Solution: Always calculate the total repayment before agreeing to a loan. Traditional lenders, like banks or credit unions, will provide transparent interest rates and repayment schedules, whereas loan sharks often hide these details or make them unclear. Avoid any lender that does not give you a clear breakdown of the repayment terms.

Step 2: Beware of Aggressive Collection Tactics

Loan sharks don’t just charge outrageous fees—they also use intimidation and threats to collect repayments. After missing one payment, Kunle began receiving daily harassing calls and even visits to his shop. The loan shark’s agents threatened to harm him and his family if he didn’t repay on time.

Solution: Licensed lenders must follow legal procedures if you default on a loan. They cannot harass you or use physical threats. If you find yourself in a situation where a lender is using intimidation to collect, you are likely dealing with a loan shark. Always report such actions to the authorities.

Step 3: Loan Sharks Exploit Vulnerable Borrowers

Loan sharks target individuals who may not have access to traditional loans. People with poor credit, limited financial literacy, or urgent financial needs are most at risk. Kunle was desperate to keep his business running and didn’t have the luxury of waiting for a bank loan, which is why he fell into the loan shark’s trap.

Solution: If you find yourself in a financial bind, always explore legitimate options before turning to risky lenders.

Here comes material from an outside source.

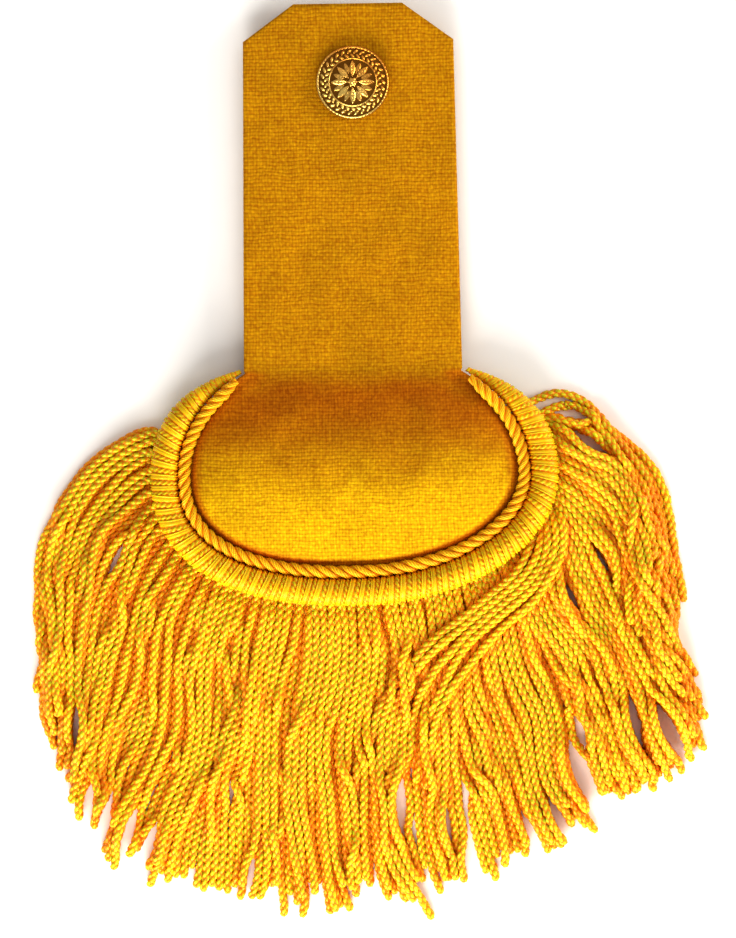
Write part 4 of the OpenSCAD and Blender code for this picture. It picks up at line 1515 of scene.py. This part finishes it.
class EPAULETTE_OT_roll(Operator):
    """Make the wound roll round the field"""
    bl_idname = "epaulette.roll"
    bl_label = "Wound roll"

    def execute(self, context):
        piece = build_wound_cover(FieldOutline(context.scene), context.scene.epaulette_roll)
        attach(piece, "root")
        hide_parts("wound_roll")
        return {"FINISHED"}


class EPAULETTE_OT_fringe(Operator):
    """Make the fringe of twisted cords and the heading that they hang from"""
    bl_idname = "epaulette.fringe"
    bl_label = "Fringe"

    def execute(self, context):
        sizes = context.scene.epaulette_fringe
        outline = FieldOutline(context.scene)
        paths = settle(first_paths(outline, sizes), sizes, outline)
        covers = covered(paths)
        rng = np.random.default_rng(sizes.seed + 1)
        parts = 5
        order = np.argsort(paths[:, 3, 0], kind="stable")
        for k, chosen in enumerate(np.array_split(order, parts)):
            piece = twisted_cords(f"fringe_cords_{k + 1}", paths[chosen], covers[chosen], sizes, rng)
            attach(piece, "root")
            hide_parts("fringe")
        heading = build_heading(outline)
        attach(heading, "root")
        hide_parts("fringe")
        return {"FINISHED"}


class EPAULETTE_OT_button(Operator):
    """Make the brass button with its post"""
    bl_idname = "epaulette.button"
    bl_label = "Button"

    def execute(self, context):
        piece = build_button(context.scene.epaulette_button)
        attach(piece, "root")
        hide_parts("button")
        return {"FINISHED"}


STEPS = (EPAULETTE_OT_stage, EPAULETTE_OT_strap, EPAULETTE_OT_cord, EPAULETTE_OT_roll, EPAULETTE_OT_fringe,
         EPAULETTE_OT_button)


class EPAULETTE_PT_panel(Panel):
    """The steps that build the epaulette"""
    bl_idname = "EPAULETTE_PT_panel"
    bl_label = "Epaulette"
    bl_space_type = "VIEW_3D"
    bl_region_type = "UI"
    bl_category = "Epaulette"

    def draw(self, context):
        for step in STEPS:
            self.layout.operator(step.bl_idname)


SETTINGS = {
    "epaulette_stage": StageSizes,
    "epaulette_strap": StrapSizes,
    "epaulette_field": FieldSizes,
    "epaulette_cord": CordSizes,
    "epaulette_roll": RollSizes,
    "epaulette_fringe": FringeSizes,
    "epaulette_button": ButtonSizes,
}


def register():
    for made in (*SETTINGS.values(), *STEPS, EPAULETTE_PT_panel):
        bpy.utils.register_class(made)
    for name, group in SETTINGS.items():
        setattr(bpy.types.Scene, name, PointerProperty(type=group))


def unregister():
    for name in SETTINGS:
        delattr(bpy.types.Scene, name)
    for made in reversed((*SETTINGS.values(), *STEPS, EPAULETTE_PT_panel)):
        bpy.utils.unregister_class(made)


def main():
    register()
    for step in STEPS:
        area, name = step.bl_idname.split(".")
        getattr(getattr(bpy.ops, area), name)()


if __name__ == "__main__":
    main()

Many legitimate microfinance institutions in Nigeria offer loans to small business owners and individuals without the harmful conditions of loan sharks. Some community-based organizations even offer low-interest loans to people in need.

Step 4: How to Avoid Loan Sharks

Kunle could have avoided the nightmare of dealing with a loan shark if he had known how to identify predatory lenders. Here are steps you can take to avoid falling into their trap:

Only Borrow from Licensed Lenders: Loan sharks operate outside the law, so always check whether the lender is licensed and regulated by Nigerian financial authorities like the Central Bank of Nigeria (CBN). Legitimate lenders must adhere to legal guidelines.

Research Before You Borrow: Kunle didn’t do any research before borrowing the money. Had he checked online reviews or asked around, he might have found that the loan shark had a reputation for high fees and aggressive collections.

Check LoanSharkReview: This platform provides honest feedback on lenders in Nigeria, highlighting potential loan sharks and predatory lending practices. It’s an essential tool for borrowers to vet their lenders before making any financial commitments.

Beware of Hidden Fees: Loan sharks often fail to disclose all costs upfront. Ensure you have a full understanding of interest rates, fees, and repayment schedules. If the lender is unclear or refuses to explain, walk away.

Step 5: Alternative Solutions to Avoid Loan Sharks

If Kunle had explored more options, he could have avoided loan sharks entirely. Here are safer alternatives:

Microfinance Banks: These institutions offer small loans with more reasonable interest rates and transparent terms. They are licensed and regulated, making them a safer option for people in financial emergencies.

Credit Unions: Local credit unions can provide personal loans at low interest rates. These organizations often serve specific communities or industries and prioritize the financial well-being of their members.

Government-Backed Loans: In Nigeria, there are several government programs that offer loans to small business owners, farmers, and students at low or no interest rates. These options, though not as fast as loan sharks, are far safer.

Personal Savings: While it’s not always an immediate solution, building an emergency savings fund can help you avoid the need for high-interest loans during financial emergencies.

The Long-Term Effects of Borrowing from a Loan Shark

Kunle’s business eventually collapsed under the pressure of repaying the loan. With growing debt and constant harassment, he lost customers and could no longer maintain his shop. His experience is far from unique; many people who borrow from loan sharks end up in worse financial situations than before.

The long-term impact of borrowing from a loan shark includes ruined credit, psychological stress, and potential legal trouble if the loan shark decides to escalate their threats.

Final Words of Advice

Kunle’s story is a stark reminder of the dangers posed by loan sharks. If you’re in a financial crisis, it’s tempting to take the quickest solution available, but the consequences can be devastating. Always be wary of lenders offering fast cash with unclear or overly aggressive terms. Instead, look for safer, legal alternatives like microfinance banks or credit unions.

By following these steps and exploring legitimate lending options, you can avoid falling into the dangerous trap of predatory lending and loan sharks.